A logical implication is a material implication that is true no matter how the variables in the statement are satisfied. The logical implication P ^ Q => P is always true, but the material implication Q => P is only true when it satisies the above truth table. The symbols are interchangeable which is confusing.

Material Equivalence

This one is self explanatory, it represents a two way material implication. A <=> B is logically equivalent to (A => B) ^ (B => A). A logical equivalence is a two way logical implication in the same way!

  • A ⇔ B
  • A ≡ B
  • A <=> B
  • A iff B
B
T F
A T T F
F F T

Arguments

The real power of formal logic comes from chaining together statements to form arguments. Arguments are cool because if you accept the premises you have to accept the conclusion. For example:

p1  Socrates is a man
p2  All men are mortal
------------------------
∴   Socrates is mortal

is the classic example. You can't argue with the conclusion itself, you must attack the premises. This is because the argument is valid: the conjunction of the premises implies the conclusion, literally

(p1 ^ p2) => ∴

A valid argument is sound when the premises are accepted to be true.

Proofs

The neat part of this is proving validity. There are certain rules for doing proofs, just like in arithmetic, to show that an argument is valid. For example, the associative property works the same for conjunction and disjunction like for addition and multiplication.

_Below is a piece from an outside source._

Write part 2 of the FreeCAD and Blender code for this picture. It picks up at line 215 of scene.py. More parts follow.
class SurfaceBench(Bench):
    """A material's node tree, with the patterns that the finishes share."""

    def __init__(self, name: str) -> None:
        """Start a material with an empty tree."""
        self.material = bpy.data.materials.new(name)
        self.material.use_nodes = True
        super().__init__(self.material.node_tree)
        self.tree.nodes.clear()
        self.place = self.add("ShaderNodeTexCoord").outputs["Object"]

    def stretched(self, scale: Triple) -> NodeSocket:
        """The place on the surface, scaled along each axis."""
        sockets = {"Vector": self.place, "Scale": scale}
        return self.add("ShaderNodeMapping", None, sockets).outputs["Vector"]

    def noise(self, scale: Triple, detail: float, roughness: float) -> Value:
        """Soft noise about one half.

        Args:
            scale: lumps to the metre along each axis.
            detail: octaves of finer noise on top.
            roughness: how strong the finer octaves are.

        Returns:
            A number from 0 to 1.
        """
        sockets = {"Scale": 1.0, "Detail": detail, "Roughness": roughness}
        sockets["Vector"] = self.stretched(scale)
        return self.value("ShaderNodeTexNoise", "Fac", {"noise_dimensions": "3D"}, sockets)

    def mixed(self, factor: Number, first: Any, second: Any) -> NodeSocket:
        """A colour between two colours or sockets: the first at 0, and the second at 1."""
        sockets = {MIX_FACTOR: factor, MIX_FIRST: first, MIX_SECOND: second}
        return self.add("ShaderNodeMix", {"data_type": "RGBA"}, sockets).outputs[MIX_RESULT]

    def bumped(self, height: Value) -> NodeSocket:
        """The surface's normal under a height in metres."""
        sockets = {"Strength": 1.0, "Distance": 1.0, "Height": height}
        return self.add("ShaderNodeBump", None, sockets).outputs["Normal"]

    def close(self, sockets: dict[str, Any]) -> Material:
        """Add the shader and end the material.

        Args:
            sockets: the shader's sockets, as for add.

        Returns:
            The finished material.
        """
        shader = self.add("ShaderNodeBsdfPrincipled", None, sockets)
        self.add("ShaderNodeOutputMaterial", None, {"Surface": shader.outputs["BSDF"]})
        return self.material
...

(p ^ q) ^ r <=> p ^ (q ^ r)
(p v q) v r <=> p v (q v r)
(p ^ q) v r </> p ^ (q v r)

You can construct truth tables to see that these are true for any p, q, or r.

These are called rules of replacement since you can replace one statement with the other. There are also rules of inference that can only be replaced one way. For example

p ^ q => p

You can infer p from p ^ q but not the other way around. Disjunction works the opposite way:

p => p v q

LogSharp

The Facts and Rules added to a World represent premises and queries represent possible conclusions. A query is true iff it is a consequence of the premises. This is where the power of logical programming comes in, it is all state and no functions. There are no moving parts, but state can force other state. For example, this prolog example shows a complete change calculator that only uses one rule added to the world.

LogSharp is an attempt to bring this power into a context where it can be used.